The sixth step is to define questions for the interview. Common options are asking about what users liked best and liked least, what they would change in the interface and letting them make general comments.

The seventh, and last, step is to apply the experiment and to compute the results. If the VSM results and the UX tests results shows statistically significant difference between the different cultural groups but statistically converge between the users of a same group, this strongly suggests that the cultural differences between these groups is deep enough to impact the UX. It is then possible to analyze which aspects of the experience differ mostly between groups and to begin to understand and design for these differences.

5 Conclusion

Our goal was to map the work in this area, discussing the methods and results around the world, and to suggest a research guideline for similar work.

Our results indicate that Hofstede has the most accepted definition of culture and his method to calculate cultural differences using cultural dimensions is methodologically advantageous, easily replicable and largely utilized in this kind of study.

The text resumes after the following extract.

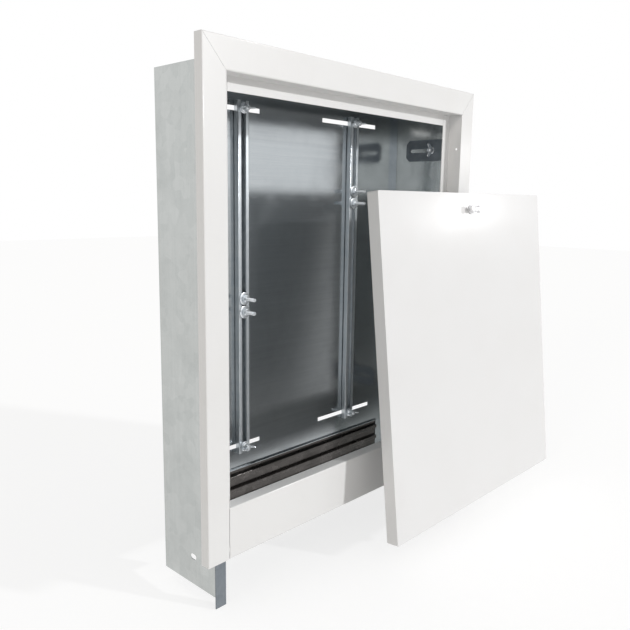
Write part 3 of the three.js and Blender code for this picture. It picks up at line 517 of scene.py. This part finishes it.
def hexagon_nut(across_flats, height, bore=M6):
    """A nut whose corners are turned down to a cone at both ends."""
    flat, cone = 0.5 * across_flats, 0.475 * across_flats
    shape = lathe([(bore, 0.4), (bore + 0.4, 0), (cone, 0), (flat, 0.01), (flat, height - 0.01),
                   (cone, height), (bore + 0.4, height), (bore, height - 0.4)], 72)
    for vert in shape.verts:
        reach = vert.co.xy.length
        if reach < flat * MM * 0.99:
            continue
        angle = atan2(vert.co.y, vert.co.x) % (pi / 3) - pi / 6
        grown = flat * MM / cos(angle)
        drop = (grown - flat * MM) * tan(radians(30))
        vert.co.xy *= grown / reach
        vert.co.z += drop if vert.co.z < height / 2 * MM else -drop
    return shape


def dome_head(radius, height, socket=0.0):
    """A low domed head below Z = 0, with a hexagon key's hole where it has one."""
    crown = [(radius * sin(radians(a)), -height * (0.3 + 0.7 * cos(radians(a)))) for a in (78, 62, 46, 30)]
    profile = [(0, 0), (radius, 0), (radius, -height * 0.3)] + crown
    if socket:
        floor = -height * 0.25
        profile += [(socket, -height * 0.93), (socket * 0.97, floor), (0, floor - 0.2)]
    else:
        profile += [(radius * 0.25, -height * 0.985), (0, -height)]
    return lathe(profile, 36)


WING = [(3.2, 1.2), (5.4, 1.2), (9.2, 3.8), (11.7, 8.4), (11.8, 12.6), (10.4, 13.8), (8.3, 13.6),
        (5.6, 10.6), (3.2, 8.4)]


def wing_nut():
    bore = M6 + 0.25
    hub = lathe([(bore, 0), (6.9, 0), (6.9, 1.7), (5.4, 2.9), (4.9, 4.2), (4.5, 8.6), (bore, 8.6)], 32)
    rounded(hub, corners(hub, 40), 0.4, 2)
    wings = []
    for mirror in (1, -1):
        wing = slab([(mirror * x, z) for x, z in WING], 2.3)
        rounded(wing, corners(wing, 50), 0.75, 3)
        wings.append(wing)
    return joined(hub, *wings)


def seat_on(name, axis, end):
    """The middle of the low or high end of a node's box, and the box's size in mm."""
    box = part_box(name)
    spot = (box[LOW] + box[HIGH]) / 2
    spot[axis] = box[end][axis]
    return spot, (box[HIGH] - box[LOW]) / MM


def length_to(name, end, root):
    """How far in mm a shank reaches from its root to the end of the node's box."""
    return abs(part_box(name)[end].y - root.y) / MM


def fasten(shape, name, look, facing, spot, turn=0.0):
    finished(seated(shape, FACING[facing], spot, turn), f"{name}_{look}", bolt_zinc, name)


def add_washer(name):
    seat, size = seat_on(name, Y, HIGH)
    fasten(washer(size.x / 2, size.y), name, "disc", "front", seat)


def add_hexagon_nut(name, end, facing):
    seat, size = seat_on(name, Y, end)
    fasten(hexagon_nut(size.z, size.y), name, "hexagon", facing, seat, 30)


def build_lug_fixings(where, end, inward):
    name = f"lug_stud_{where}"
    root, size = seat_on(name, X, end)
    fasten(threaded(size.x), name, "thread", inward, root)
    name = f"lug_wing_nut_{where}"
    seat, _ = seat_on(name, X, end)
    fasten(wing_nut(), name, "cast", inward, seat)


def build_rail_fixings(where):
    name = f"rail_bolt_{where}"
    root, _ = seat_on(name, Y, HIGH)
    root.y -= RAIL_HEAD * MM
    bolt = joined(dome_head(7.0, RAIL_HEAD), threaded(length_to(name, LOW, root)))
    fasten(bolt, name, "thread", "front", root)
    add_washer(f"rail_washer_{where}")
    name = f"rail_wing_nut_{where}"
    seat, _ = seat_on(name, Y, HIGH)
    fasten(wing_nut(), name, "cast", "front", seat)


def build_clamp(where):
    """A bolt whose flat oblong head slides in the rail, with its washer and nut."""
    name = f"clamp_bolt_{where}"
    root, size = seat_on(name, Y, HIGH)
    root.y -= CLAMP_HEAD * MM
    wide, tall = size.x / 2, size.z / 2
    head = slab([(-wide, -tall), (wide, -tall), (wide, tall), (-wide, tall)], CLAMP_HEAD)
    rounded(head, corners(head), 0.5, 2)
    seated(head, FACING["front"], (0, 0, -CLAMP_HEAD / 2 * MM))
    fasten(joined(head, threaded(length_to(name, LOW, root))), name, "thread", "front", root)
    add_washer(f"clamp_washer_{where}")
    add_hexagon_nut(f"clamp_nut_{where}", HIGH, "front")


def build_foot_fixings(side):
    name = f"foot_bolt_{side}"
    root, _ = seat_on(name, Y, LOW)
    root.y += FOOT_HEAD * MM
    bolt = joined(dome_head(5.5, FOOT_HEAD, socket=1.9), threaded(length_to(name, HIGH, root)))
    fasten(bolt, name, "thread", "back", root)
    add_hexagon_nut(f"foot_nut_{side}", LOW, "back")


def build_rivet(side):
    name = f"guide_rivet_{side}"
    root, _ = seat_on(name, Y, LOW)
    root.y += RIVET_HEAD * MM
    tail = length_to(name, HIGH, root)
    shank = lathe([(0, -0.2), (2.0, -0.2), (2.0, tail - 1), (2.9, tail - 0.8), (2.9, tail - 0.3),
                   (2.3, tail), (0, tail)], 24)
    fasten(joined(dome_head(4.0, RIVET_HEAD), shank), name, "dome", "back", root)


def build_fasteners():
    for row in ROWS:
        for side, end in OUTER_END.items():
            build_lug_fixings(f"{row}_{side}", end, "right" if side == "left" else "left")
            build_rail_fixings(f"{row}_{side}")
    for where in CLAMPS:
        build_clamp(where)
    for side in OUTER_END:
        build_foot_fixings(side)
        build_rivet(side)


# ---------------------------------------------------------------- lock

BOW = [(0, 2.7), (5.0, 3.1), (8.2, 4.9), (10.6, 6.3), (12.4, 5.4), (13.0, 2.4), (13.0, -2.4), (12.4, -5.4),
       (10.6, -6.3), (8.2, -4.9), (5.0, -3.1), (0, -2.7)]
BOW_HEIGHT = 9.1


def build_lock():
    facing = DOOR_TURN @ FACING["front"]
    flange = lathe([(2.7, -12.0), (6.0, -12.0), (6.0, 0.3), (8.0, 0.3), (8.0, 1.7), (7.4, 2.3), (5.6, 2.3),
                    (5.2, 1.6), (2.7, 1.6)], 48)
    finished(seated(flange, facing, LOCK), "lock_housing_flange", lock_nickel, "lock_housing")
    bow = slab(BOW + [(-x, z) for x, z in reversed(BOW[1:-1])], 7.0)
    rounded(bow, corners(bow, 60), 1.5, 4)
    seated(bow, FACING["front"], (0, 0, BOW_HEIGHT * MM))
    hub = lathe([(0, -15.9), (2.45, -15.9), (2.45, 2.65), (4.4, 2.65), (4.4, 11.2), (3.9, 12.3), (2.2, 12.3),
                 (1.8, 11.6), (0, 11.6)], 32)
    finished(seated(joined(bow, hub), facing, LOCK), "lock_knob_bow", lock_nickel, "lock_knob")


# ---------------------------------------------------------------- studio

FLOOR_REACH = 8
CAMERA_SPOT = (-0.80207, -0.80613, 0.12936)
CAMERA_HEADING, CAMERA_DIP, CAMERA_ROLL = radians(-46.71), radians(9.603), radians(0.823)


def bare_material(name):
    material = bpy.data.materials.new(name)
    material.use_nodes = True
    material.node_tree.nodes.clear()
    return material, material.node_tree


def shown_directly(tree):
    """A mask for what the eye meets straight on, in metal or through glass."""
    path = node(tree, "ShaderNodeLightPath").outputs
    direct = math(tree, "MAXIMUM", path["Is Camera Ray"], path["Is Glossy Ray"])
    return math(tree, "MAXIMUM", direct, path["Is Transmission Ray"])


def glow(tree, kind, strength, colour=(1, 1, 1, 1)):
    return node(tree, kind, {"Color": colour, "Strength": strength}).outputs[0]


def matt(tree, colour):
    return node(tree, "ShaderNodeBsdfDiffuse", {"Color": colour}).outputs[0]


def added(tree, a, b):
    return node(tree, "ShaderNodeAddShader", {0: a, 1: b}).outputs[0]


def build_floor():
    """A pale floor that reads white and keeps a faint shadow."""
    material, tree = bare_material("studio floor")
    pale = added(tree, matt(tree, (0.82, 0.81, 0.79, 1)), glow(tree, "ShaderNodeEmission", 0.1))
    white = added(tree, matt(tree, (0.35, 0.35, 0.35, 1)), glow(tree, "ShaderNodeEmission", 0.74))
    shown = node(tree, "ShaderNodeMixShader", {0: shown_directly(tree), 1: pale, 2: white}).outputs[0]
    node(tree, "ShaderNodeOutputMaterial", {0: shown})

    shape = bmesh.new()
    bmesh.ops.create_grid(shape, x_segments=1, y_segments=1, size=FLOOR_REACH)
    bmesh.ops.translate(shape, vec=(0, 0, CAD_BOX[0].z - MM), verts=shape.verts)
    mesh = bpy.data.meshes.new("studio_floor")
    shape.to_mesh(mesh)
    shape.free()
    mesh.materials.append(material)
    ground = bpy.data.objects.new("studio_floor", mesh)
    bpy.context.scene.collection.objects.link(ground)


def build_world():
    world = bpy.data.worlds.new("studio")
    world.use_nodes = True
    bpy.context.scene.world = world
    tree = world.node_tree
    tree.nodes.clear()
    fill = glow(tree, "ShaderNodeBackground", 0.5, (1.0, 0.99, 0.975, 1))
    white = glow(tree, "ShaderNodeBackground", 1.0)
    shown = node(tree, "ShaderNodeMixShader", {0: shown_directly(tree), 1: fill, 2: white}).outputs[0]
    node(tree, "ShaderNodeOutputWorld", {0: shown})


def add_lamp(name, kind, spot, target=(0, 0, 0), **settings):
    data = bpy.data.lights.new(name, kind)
    for key, value in settings.items():
        setattr(data, key, value)
    lamp = bpy.data.objects.new(name, data)
    lamp.location = spot
    lamp.rotation_euler = (Vector(target) - Vector(spot)).to_track_quat("-Z", "Y").to_euler()
    lamp.visible_camera = False
    bpy.context.scene.collection.objects.link(lamp)


def build_lights():
    """A small key from the front right, a warm one from the left, and a window seen in the door's gloss."""
    add_lamp("key", "SUN", (0.46, -0.89, 0.31), energy=1.5, angle=radians(3.0))
    add_lamp("side", "SUN", (-0.95, -0.2, 0.22), energy=0.45, angle=radians(12.0), color=(1.0, 0.94, 0.86))
    add_lamp("window", "AREA", (2.38, -1.45, 0.37), (0.25, -0.17, 0.11),
             shape="RECTANGLE", size=0.27, size_y=0.17, energy=1.3)


def build_camera():
    data = bpy.data.cameras.new("camera")
    data.sensor_width, data.lens = 36.0, 38.7
    data.clip_start, data.clip_end = 0.05, 50.0
    camera = bpy.data.objects.new("camera", data)
    camera.matrix_world = (
        Matrix.Translation(CAMERA_SPOT) @ Matrix.Rotation(CAMERA_HEADING, 4, "Z")
        @ Matrix.Rotation(pi / 2 - CAMERA_DIP, 4, "X") @ Matrix.Rotation(CAMERA_ROLL, 4, "Z"))
    bpy.context.scene.collection.objects.link(camera)
    bpy.context.scene.camera = camera


build_body()
build_frame()
build_rails()
build_door()
build_fasteners()
build_lock()
for name in ("lock_nut", "lock_cam"):
    frame["nodes"][name].material_slots[0].material = bolt_zinc
build_floor()
build_world()
build_camera()
build_lights()
bpy.context.scene.view_settings.view_transform = "Standard"

bpy.context.view_layer.update()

Questionnaires and task performance measurements are the most used methods to evaluate the UX in this kind of study.

Most of the studies analyzed on this review, 87 %, concluded that the cultural differences really affects the UX.

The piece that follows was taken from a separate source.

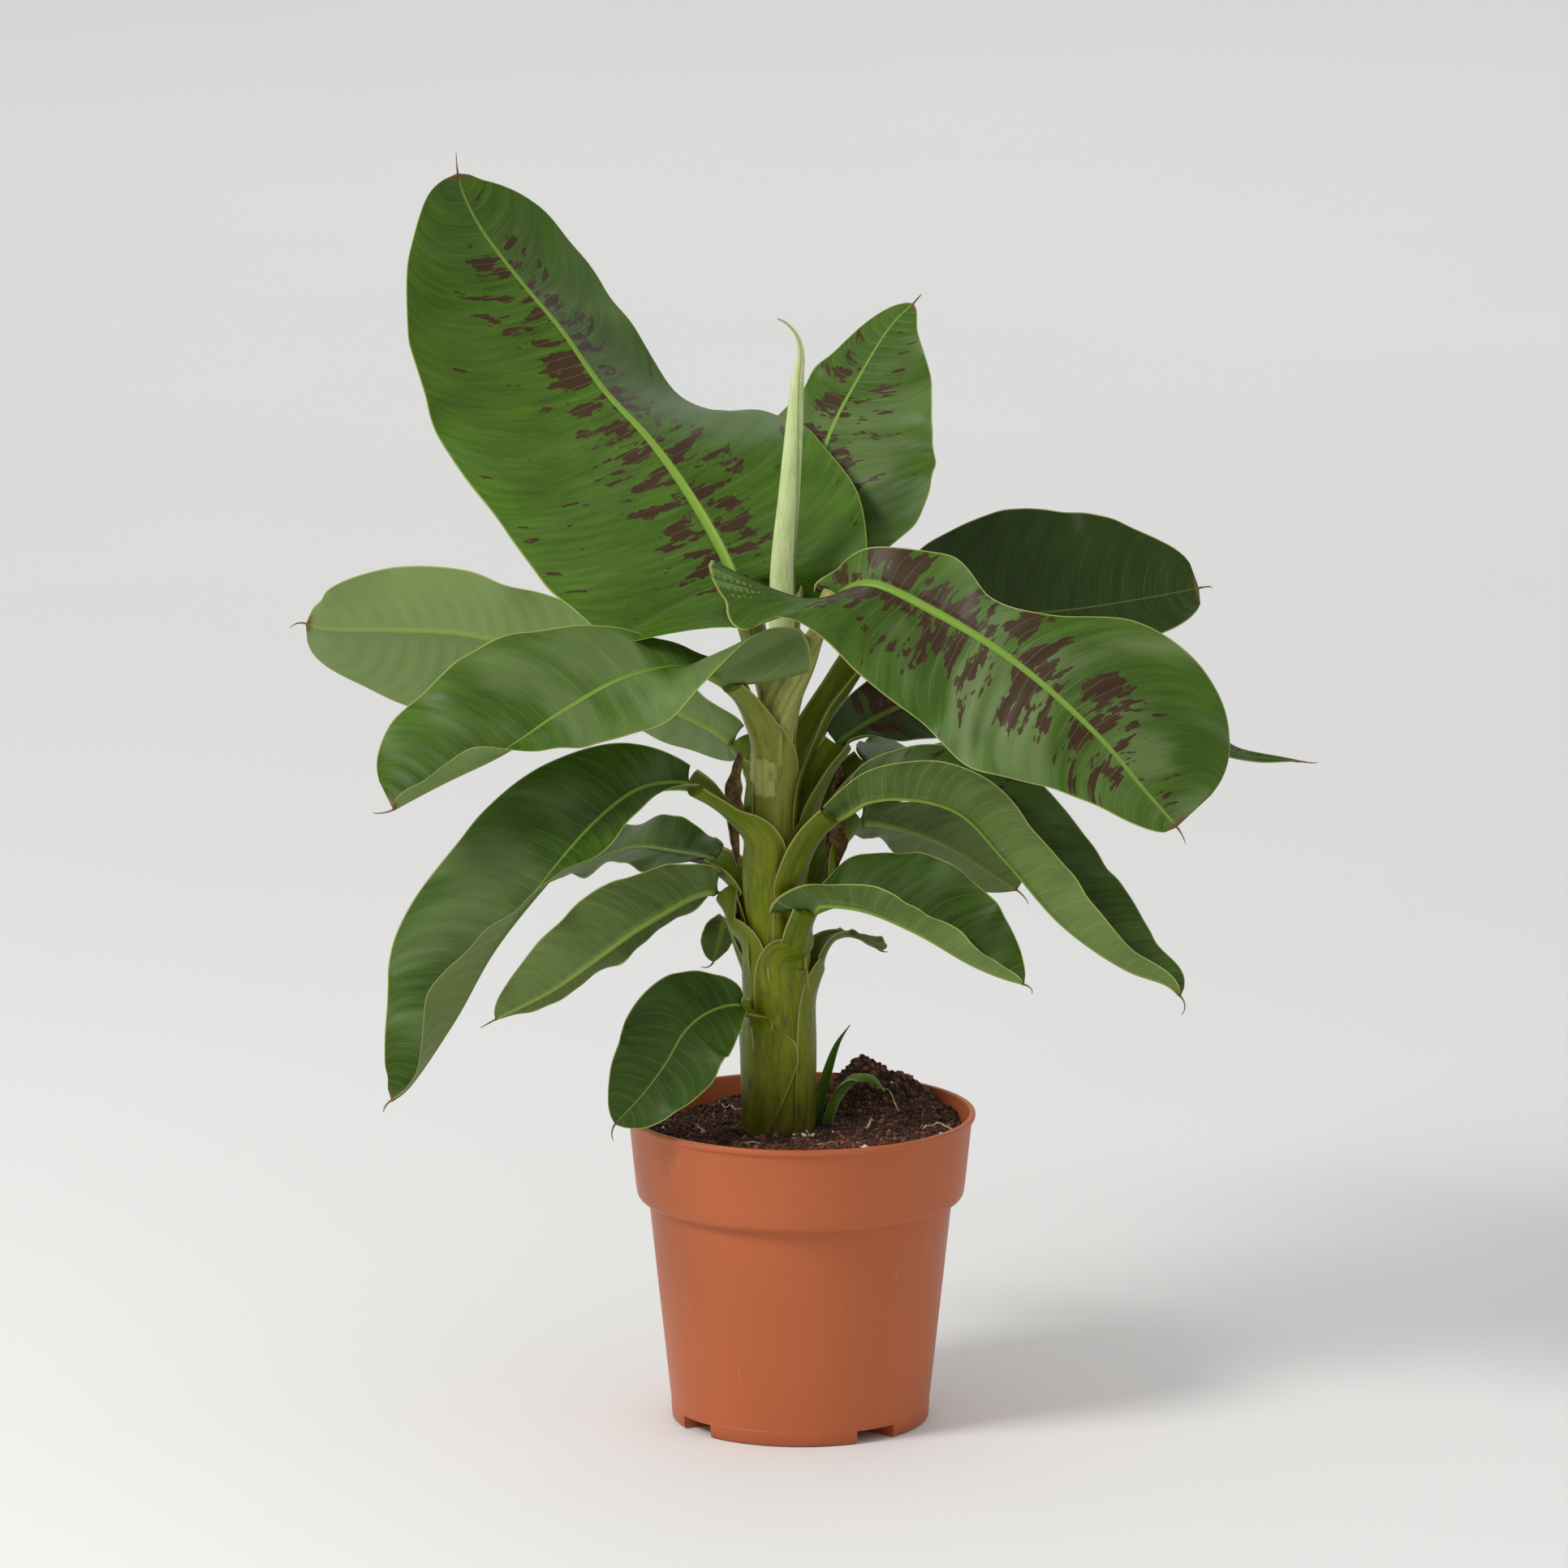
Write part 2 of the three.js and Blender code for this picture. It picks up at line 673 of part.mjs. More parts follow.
addMesh("pot", geometryOf(pot()), "pot");
addMesh("soil", geometryOf(soilSolid), "soil");
addMesh("stem", geometryOf(stemSolid), "stem");
addMesh("leaf_rolled", shootGeometry(ROLLED_LEAF, 8), "rolled");
for (const [name, points] of Object.entries(SHOOTS)) {
  addMesh(name, shootGeometry(points), "stalk");
}

// Each stalk gives way to the pseudostem and to the stalks before it, and each blade to every stalk.
const leaves = LEAVES.map((entry) => {
  const leaf = { ...PLAIN, ...entry };
  const spine = spineOf(leaf);
  return {
    leaf,
    stalk: solidOf(stalkGeometry(leaf, spine, 0)),
    room: solidOf(stalkGeometry(leaf, spine, GAP)),
    blade: solidOf(bladeGeometry(leaf, spine)),
  };
});

function clear(solid, rooms) {
  let left = solid.subtract(stemRoom);
  for (const room of rooms) left = left.subtract(room);
  return largest(left);
}

const rooms = leaves.map(({ room }) => room);
for (const [i, { leaf, stalk, blade }] of leaves.entries()) {
  addMesh(`${leaf.name}_stalk`, geometryOf(clear(stalk, rooms.slice(0, i))), "stalk");
  addMesh(leaf.name, geometryOf(clear(blade, rooms)), "blade");
}
for (const [name, points] of Object.entries(DRY_SHEATHS)) {
  addMesh(name, geometryOf(clear(solidOf(shootGeometry(points)), rooms)), "dry");
}

export default plant;
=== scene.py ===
"""Visual model of a young dwarf banana plant in a plastic grow pot.

Sizes are in millimetres until a mesh is made. -Y is the front of the plant.
"""

import math

import bpy
import numpy as np
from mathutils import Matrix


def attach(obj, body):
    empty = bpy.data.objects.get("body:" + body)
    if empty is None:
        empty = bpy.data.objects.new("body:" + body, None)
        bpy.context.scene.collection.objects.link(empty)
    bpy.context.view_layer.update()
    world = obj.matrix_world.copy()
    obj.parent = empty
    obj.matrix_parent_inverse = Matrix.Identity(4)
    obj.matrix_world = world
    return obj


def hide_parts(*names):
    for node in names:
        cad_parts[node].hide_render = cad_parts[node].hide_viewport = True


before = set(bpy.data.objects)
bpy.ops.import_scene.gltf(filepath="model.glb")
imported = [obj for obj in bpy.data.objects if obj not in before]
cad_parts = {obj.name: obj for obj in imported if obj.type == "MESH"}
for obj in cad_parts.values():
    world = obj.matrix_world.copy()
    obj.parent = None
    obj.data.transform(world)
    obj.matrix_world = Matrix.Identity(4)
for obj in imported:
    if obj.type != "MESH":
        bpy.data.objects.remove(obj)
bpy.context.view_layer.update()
MM = 0.001

# Pot
POT_HEIGHT = 190
RIM_RADIUS = 106
FOOT_RADIUS = 78
BODY_TOP_RADIUS = 92
BAND_RADIUS = 99.5
BAND_FOOT = 137
WALL = 2.2
CHANNEL_HEIGHT = 8
CHANNEL_DEG = 20
CHANNEL_INNER = 42
FIRST_CHANNEL_DEG = -54

# Compost
SOIL_LEVEL = 178
SOIL_EDGE = 100.2
SOIL_FLOOR = 150.0

# Leaves
BLADE_THICKNESS = 0.7
RIB_DEPTH = 5.0
STALK_RADIUS = 1.9
STALK_REACH = 1.3
STALK_WRAP = 108  # degrees that a stalk's halves reach round where it meets its blade
SHEATH_STEP = 0.35  # each sheath stands this far over the next one in
SHEATH_SINK = 0.018  # slope of a sheath into the stem, down from its stalk
SHEATH_FOOT = 174
ROLLED_TURN = 470  # degrees that the young leaf winds round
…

To help researchers that want to replicate this kind of study in other groups of user we elaborated a guideline with seven steps:

  1. 1.

    Choose the population

  2. 2.

    Evaluate cultural differences

  3. 3.

    Choose a new system/interface

  4. 4.

    Choose the methods to evaluate UX

  5. 5.

    Define the tasks

  6. 6.

    Define the interview questions

  7. 7.

    Apply the experiment and compute the results

We believe that culture is an important part of UX and, the more studies are performed, the more techniques that account for culture in the UX process will evolve. With this work, we contribute with futures studies by making experimental design less complex with a guideline based on success studies.